They’re called “black swan events” — things so unlikely they almost never occur.
A nationwide home-price decline is a black swan event. So is a nearly unstoppable deepwater oil spill, or a government bond default, or a recession worse than anything since the Great Depression.
The problem is a black swan event can be devastating, so there needs to be some preparation even if the odds are very low that it will occur. But preparing has costs, often huge ones. So how do you strike a balance?
We could avoid deepwater oil spills by banning deepwater drilling, but we need the oil. You could avoid a devastating stock market collapse by keeping your money in cash or gold, but then you might not get enough investment growth to fund your retirement.
The first step in balancing risk and reward is to avoid situations that really aren’t black swans. A nationwide housing-price collapse is very, very rare, but a local one is not, and for the homeowner there’s really no difference. So it may be too risky to buy in a market where prices are rising much faster than incomes.Risk is also reduced by minimizing “concentrated” investments, which means putting a lot of eggs in one basket. If home prices drop, an expensive house will hurt you more than a cheaper one.
Diversification is also the best way to reduce risk in investments like stocks, bonds and mutual funds. If you had all your money in BP stock (Stock Quote: BP), you’d have seen your shares fall about 50% because of the Gulf oil spill.

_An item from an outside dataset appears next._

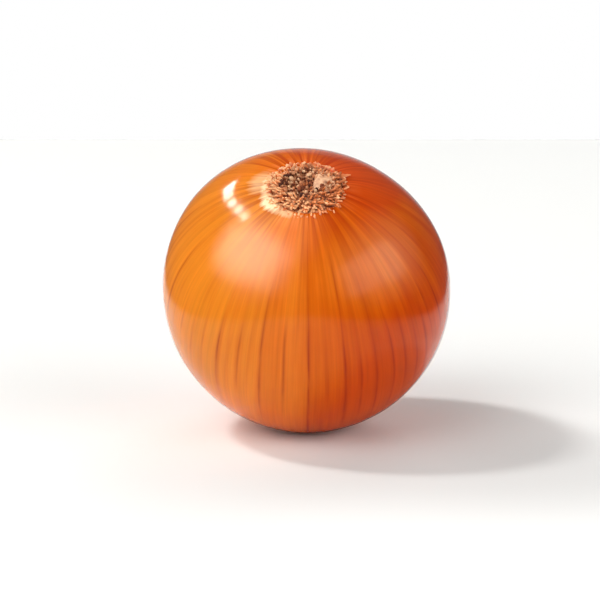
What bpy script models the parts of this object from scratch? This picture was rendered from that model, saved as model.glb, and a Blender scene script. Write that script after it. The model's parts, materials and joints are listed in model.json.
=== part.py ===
"""A whole globe onion, resting as such an onion does: root end up, leaning forward on its trimmed neck.

Metres, +Z up. The origin is the middle of the small flat that the bulb rests on.
The bulb is drawn in its own frame first: its middle at the origin, +Z along its axis to the roots,
-Y the side that ends up in front. An empty then leans it forward and lifts it onto the surface.

Two nodes: bulb, in its dry skin with the trimmed neck that the skin draws in to, and root_plate,
the corky disc of dried root ends that sits in a shallow seat at the bulb's top.
"""

import math
import random

import bmesh
import bpy
from mathutils import Vector

# The bulb
BULB_RADIUS = 0.0400
ROOT_END = 0.0390  # middle of the bulb to where its outline would meet the axis, at the roots
NECK_END = 0.0398  # the same, at the neck
LEAN = math.radians(33)
REST_DEPTH = 0.0005  # how far the resting side is flattened

# The neck: the round outline runs in to it over a short hollow curve. Heights are from the bulb's middle
SHOULDER_ANGLE = math.radians(23)  # from the axis, where that curve starts
NECK_RADIUS = 0.0062
NECK_START = 0.0424
NECK_TIP_RADIUS = 0.0056
NECK_TIP = 0.0438
NECK_CUT_HOLLOW = 0.0010

# The root plate is a raised ring round a hollow middle, in a shallow seat
SEAT_RADIUS = 0.0098
SEAT_FLOOR = 0.0360
GAP = 0.0003  # between the plate and its seat
PLATE_RADIUS = SEAT_RADIUS - GAP
PLATE_BOTTOM = SEAT_FLOOR + GAP
PLATE_EDGE_TOP = 0.0375
RING_RADIUS = 0.0062
RING_TOP = 0.0387
HOLLOW_TOP = 0.0374

# Dried root ends, in circles on the plate: how many, how far out, how far they lean outwards, how long
ROOT_CIRCLES = (
    (24, 0.0087, math.radians(66), 0.0025),
    (18, 0.0070, math.radians(44), 0.0023),
    (12, 0.0052, math.radians(12), 0.0017),
)
ROOT_RADIUS = 0.00048
ROOT_TIP_SHARE = 0.55  # tip radius over base radius
ROOT_SINK = 0.0006  # how deep a root end starts in the plate
ROOT_STEPS = 4
SEED = 11

# Low swells (+) and flats (-) that keep the bulb from being a perfect ball:
# direction in the bulb's own frame, half-width and height
SWELLS = (
    (Vector((-0.66, 0.53, 0.53)), math.radians(32), 0.0009),
    (Vector((0.53, 0.59, 0.60)), math.radians(36), -0.0007),
    (Vector((-0.75, -0.10, -0.65)), math.radians(34), -0.0004),
)

TURN_STEPS = 72
OUTLINE_STEPS = 30
FLARE_STEPS = 6
PLATE_STEPS = 10
WELD = 0.00001


def clear_scene():
    for old in list(bpy.data.objects):
        bpy.data.objects.remove(old, do_unlink=True)


def new_collection(name):
    collection = bpy.data.collections.new(name)
    bpy.context.scene.collection.children.link(collection)
    return collection


def material(name, colour, roughness):
    made = bpy.data.materials.new(name)
    made.use_nodes = True
    shader = made.node_tree.nodes["Principled BSDF"]
    shader.inputs["Base Color"].default_value = (*colour, 1)
    shader.inputs["Roughness"].default_value = roughness
    shader.inputs["Metallic"].default_value = 0
    made.diffuse_color = (*colour, 1)
    return made


def turned(name, outline, collection):
    """Turns an outline of (distance from the axis, height), top to bottom, into a mesh object."""
    profile = bpy.data.meshes.new(name + "_outline")
    points = [(r, 0, z) for r, z in outline]
    edges = [(i, i + 1) for i in range(len(points) - 1)]
    profile.from_pydata(points, edges, [])
    made = bpy.data.objects.new(name, profile)
    collection.objects.link(made)
    screw = made.modifiers.new("Turn", "SCREW")
    screw.steps = screw.render_steps = TURN_STEPS
    screw.use_merge_vertices = True
    screw.merge_threshold = WELD
    return as_mesh(made)


def as_mesh(obj):
    """Replaces an object by a mesh of what it shows, with doubled points welded."""
    name, collection = obj.name, obj.users_collection[0]
    bpy.context.view_layer.update()
    graph = bpy.context.evaluated_depsgraph_get()
    mesh = bpy.data.meshes.new_from_object(obj.evaluated_get(graph))
    place = obj.matrix_world.copy()
    bpy.data.objects.remove(obj, do_unlink=True)
    shape = bmesh.new()
    shape.from_mesh(mesh)
    bmesh.ops.remove_doubles(shape, verts=shape.verts, dist=WELD)
    shape.to_mesh(mesh)
    shape.free()
    made = bpy.data.objects.new(name, mesh)
    made.matrix_world = place
    collection.objects.link(made)
    return made


def bulb_outline():
    """Seat for the roots, round body, hollow curve in to the neck, and the neck's cut end."""
    rim_angle = math.asin(SEAT_RADIUS / BULB_RADIUS)
    outline = [(0, SEAT_FLOOR), (SEAT_RADIUS, SEAT_FLOOR)]
    for i in range(OUTLINE_STEPS + 1):
        angle = rim_angle + (math.pi - SHOULDER_ANGLE - rim_angle) * i / OUTLINE_STEPS
        end = ROOT_END if angle < math.pi / 2 else NECK_END
        outline.append((BULB_RADIUS * math.sin(angle), end * math.cos(angle)))

    start = Vector(outline[-1])
    slope = math.tan(SHOULDER_ANGLE) * NECK_END / BULB_RADIUS
    bend = Vector((NECK_RADIUS, start.y - slope * (start.x - NECK_RADIUS)))
    neck = Vector((NECK_RADIUS, -NECK_START))
    for i in range(1, FLARE_STEPS + 1):
        t = i / FLARE_STEPS
        outline.append(tuple(start * (1 - t) ** 2 + bend * 2 * t * (1 - t) + neck * t**2))
    outline.append((NECK_TIP_RADIUS, -NECK_TIP))
    outline.append((0, NECK_CUT_HOLLOW - NECK_TIP))
    return outline


def swelled(point):
    """A point of the round body, moved out or in by the swells it lies on. The two ends stay round."""
    way = point.normalized()
    fade = max(0.0, 1 - abs(way.z) ** 6)
    moved = point.copy()
    for direction, width, height in SWELLS:
        apart = way.angle(direction)
        moved += way * height * fade * math.exp(-((apart / width) ** 2))
    return moved


def build_bulb(collection, skin):
    bulb = turned("bulb", bulb_outline(), collection)
    for vertex in bulb.data.vertices:
        if vertex.co.xy.length > SEAT_RADIUS + WELD:
            vertex.co = swelled(vertex.co)
    bulb.data.materials.append(skin)
    bulb.data.shade_smooth()
    bulb.data.set_sharp_from_angle(angle=math.radians(40))
    return bulb


def plate_height(radius):
    """The top of the plate at a distance from the axis: up from the hollow to the ring, down to the edge."""
    if radius < RING_RADIUS:
        rise = (1 - math.cos(math.pi * radius / RING_RADIUS)) / 2
        return HOLLOW_TOP + (RING_TOP - HOLLOW_TOP) * rise
    across = (radius - RING_RADIUS) / (PLATE_RADIUS - RING_RADIUS)
    return PLATE_EDGE_TOP + (RING_TOP - PLATE_EDGE_TOP) * math.cos(math.pi / 2 * across)


def plate_outline():
    top = [PLATE_RADIUS * i / PLATE_STEPS for i in range(PLATE_STEPS + 1)]
    return [(r, plate_height(r)) for r in top] + [
        (PLATE_RADIUS, PLATE_BOTTOM + GAP),
        (PLATE_RADIUS - GAP, PLATE_BOTTOM),
        (0, PLATE_BOTTOM),
    ]


def root_end(name, azimuth, distance, lean, length, collection):
    """One dried root end: a tapered stalk that rises from the plate and bends outwards."""
    curve = bpy.data.curves.new(name, "CURVE")
    curve.dimensions = "3D"
    curve.bevel_depth = ROOT_RADIUS
    curve.bevel_resolution = 1
    curve.use_fill_caps = True
    spline = curve.splines.new("POLY")
    spline.points.add(ROOT_STEPS)
    outward = Vector((math.cos(azimuth), math.sin(azimuth), 0))
    at = outward * distance + Vector((0, 0, plate_height(distance) - ROOT_SINK))
    step = (length + ROOT_SINK) / ROOT_STEPS
    for i, point in enumerate(spline.points):
        share = i / ROOT_STEPS
        point.co = (*at, 1)
        point.radius = 1 + (ROOT_TIP_SHARE - 1) * share
        bent = lean * min(1.0, 0.35 + share)
        at = at + (outward * math.sin(bent) + Vector((0, 0, math.cos(bent)))) * step
    made = bpy.data.objects.new(name, curve)
    collection.objects.link(made)
    return as_mesh(made)


def build_root_plate(collection, helpers, cork):
    plate = turned("root_plate", plate_outline(), collection)
    draw = random.Random(SEED)
    for circle, (count, distance, lean, length) in enumerate(ROOT_CIRCLES):
        for i in range(count):
            azimuth = (i + 0.5 * circle + draw.uniform(-0.16, 0.16)) * 2 * math.pi / count
            root_end(
                f"root_end_{circle}_{i}",
                azimuth,
                distance + draw.uniform(-0.0003, 0.0003),
                lean * draw.uniform(0.8, 1.15),
                length * draw.uniform(0.7, 1.15),
                helpers,
            )
    join = plate.modifiers.new("Roots", "BOOLEAN")
    join.operation = "UNION"
    join.operand_type = "COLLECTION"
    join.collection = helpers
    plate.data.materials.append(cork)
    plate.data.shade_smooth()
    plate.data.set_sharp_from_angle(angle=math.radians(40))
    return as_mesh(plate)


def flatten_resting_side(bulb, helpers):
    """Cuts the bulb level with the surface that it rests on, where it and the neck's edge press on it."""
    bpy.ops.mesh.primitive_cube_add(size=0.1, location=(0, 0, -0.05))
    surface = bpy.context.object
    surface.name = "surface_cutter"
    for collection in list(surface.users_collection):
        collection.objects.unlink(surface)
    helpers.objects.link(surface)
    surface.hide_render = True
    surface.display_type = "WIRE"
    cut = bulb.modifiers.new("Flat", "BOOLEAN")
    cut.operation = "DIFFERENCE"
    cut.object = surface


def main():
    clear_scene()
    onion = new_collection("onion")
    root_ends = new_collection("root_ends")
    cutters = new_collection("cutters")
    skin = material("dry_onion_skin", (0.78, 0.30, 0.055), 0.28)
    cork = material("dried_root_cork", (0.42, 0.27, 0.16), 0.85)

    bulb = build_bulb(onion, skin)
    root_plate = build_root_plate(onion, root_ends, cork)
    for stalk in list(root_ends.objects):
        bpy.data.objects.remove(stalk, do_unlink=True)

    stance = bpy.data.objects.new("stance", None)
    onion.objects.link(stance)
    stance.location = (0, 0, BULB_RADIUS - REST_DEPTH)
    stance.rotation_euler = (LEAN, 0, 0)
    for part in (bulb, root_plate):
        part.parent = stance
    flatten_resting_side(bulb, cutters)


main()
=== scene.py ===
# A whole yellow globe onion, root end up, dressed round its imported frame.
# The bulb's own frame has its middle at zero and +Z towards the roots; standUp leans it into place.
import random
from functools import partial
from math import asin, cos, pi, radians, sin, sqrt, tan

import bpy
from mathutils import Matrix, Vector
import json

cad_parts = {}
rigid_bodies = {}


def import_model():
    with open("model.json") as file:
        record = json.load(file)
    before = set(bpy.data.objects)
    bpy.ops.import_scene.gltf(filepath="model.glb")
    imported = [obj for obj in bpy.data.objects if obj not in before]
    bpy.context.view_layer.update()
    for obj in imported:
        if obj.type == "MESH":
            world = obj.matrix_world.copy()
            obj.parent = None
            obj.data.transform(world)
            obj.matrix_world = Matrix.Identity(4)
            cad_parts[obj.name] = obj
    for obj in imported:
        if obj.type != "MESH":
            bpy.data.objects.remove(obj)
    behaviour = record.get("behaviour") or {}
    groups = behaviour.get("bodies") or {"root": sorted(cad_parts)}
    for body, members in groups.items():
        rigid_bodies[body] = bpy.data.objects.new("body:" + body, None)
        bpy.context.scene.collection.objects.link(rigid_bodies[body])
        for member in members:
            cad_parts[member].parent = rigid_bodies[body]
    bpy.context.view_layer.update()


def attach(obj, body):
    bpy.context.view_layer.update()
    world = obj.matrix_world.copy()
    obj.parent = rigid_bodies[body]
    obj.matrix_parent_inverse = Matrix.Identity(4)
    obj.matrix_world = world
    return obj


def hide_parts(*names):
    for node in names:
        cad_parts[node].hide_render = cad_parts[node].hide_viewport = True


for leftOver in list(bpy.data.objects):
    bpy.data.objects.remove(leftOver, do_unlink=True)
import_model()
mm = 0.001

bulb = dict(
    radius=40.0 * mm,
    rootEnd=39.0 * mm,  # middle to where the round outline would meet the axis, at the roots
    neckEnd=39.8 * mm,
    lean=radians(33),  # the root end leans to the front
    restDepth=0.5 * mm,  # how far the resting side is pressed flat
    seatRadius=9.8 * mm,  # the root plate's seat
    seatFloor=36.0 * mm,
    neckFrom=radians(157),  # angle from the root axis where the skin starts to draw in to the neck
    neckTo=radians(172),
    neckRise=4.4 * mm,
    neckTip=42.6 * mm,  # the skin closes here, inside the cut ends of its layers
)
bulb["middle"] = bulb["radius"] - bulb["restDepth"]
standUp = Matrix.Translation((0, 0, bulb["middle"])) @ Matrix.Rotation(bulb["lean"], 4, "X")


# Nodes

def addNode(tree, kind, inputs=(), points=(), **settings):
    # adds any node. kind is its type without the family's prefix, and then its mode if it has one; in
    # capitals it is what a Math node does. inputs, in order or by name, are linked or given their value; a
    # MapRange's are the value, from, to, and what those two become. points are a colour ramp's
    # (place, hex colour) or a float curve's (x, y)
    kind, _, mode = ("Math " + kind if kind.isupper() else kind).partition(" ")
    family = "GeometryNode" if tree.type == "GEOMETRY" else "ShaderNode"
    names = (family + kind, "ShaderNode" + kind, "FunctionNode" + kind, kind)
    node = tree.nodes.new(next(name for name in names if hasattr(bpy.types, name)))
    if mode:
        choices = ("operation", "interpolation_type", "data_type", "input_type", "rotation_type")
        setattr(node, next(choice for choice in choices if hasattr(node, choice)), mode)
    for name, value in settings.items():
        setattr(node, name, value)
    sockets = [socket for socket in node.inputs if socket.enabled]
    for key, value in inputs.items() if isinstance(inputs, dict) else enumerate(inputs):
        socket = sockets[key] if isinstance(key, int) else next(s for s in sockets if s.name == key)
        if isinstance(value, bpy.types.Node):
            value = next(s for s in value.outputs if s.enabled)
        if isinstance(value, bpy.types.NodeSocket):
            tree.links.new(value, socket)
        else:
            socket.default_value = value
    if points and kind == "ValToRGB":
        while len(node.color_ramp.elements) < len(points):
            node.color_ramp.elements.new(0.5)
        for element, (place, code) in zip(node.color_ramp.elements, points):
            element.position = place
            element.color = linear(code)
    elif points:
        curve = node.mapping.curves[0]
        while len(curve.points) < len(points):
            curve.points.new(0.5, 0.5)
        for point, (x, y) in zip(curve.points, points):
            point.location = (x, y)
            point.handle_type = "VECTOR"
        node.mapping.use_clip = False
        node.mapping.update()
    return node


def linear(code):
    # an sRGB hex colour as the linear colour that shaders take
    parts = [int(code[i : i + 2], 16) / 255 for i in (0, 2, 4)]
    return [*(c / 12.92 if c <= 0.04045 else ((c + 0.055) / 1.055) ** 2.4 for c in parts), 1.0]


def newObject(name, data):
    made = bpy.data.objects.new(name, data)
    bpy.context.scene.collection.objects.link(made)
    return made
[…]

Had you invested in a mutual fund tracking the Standard & Poor’s 500, you’d be down just 10%. You’d have lost even less if you’d kept a chunk of your holdings in bonds or bond funds.
Of course, it also makes sense to have a cushion, so you can wait out a black swan event in hopes of enjoying a rebound. With the cheaper home, you can hang on longer, even if the same event that undermines your property’s value torpedoes your income. A good rainy-day fund will help.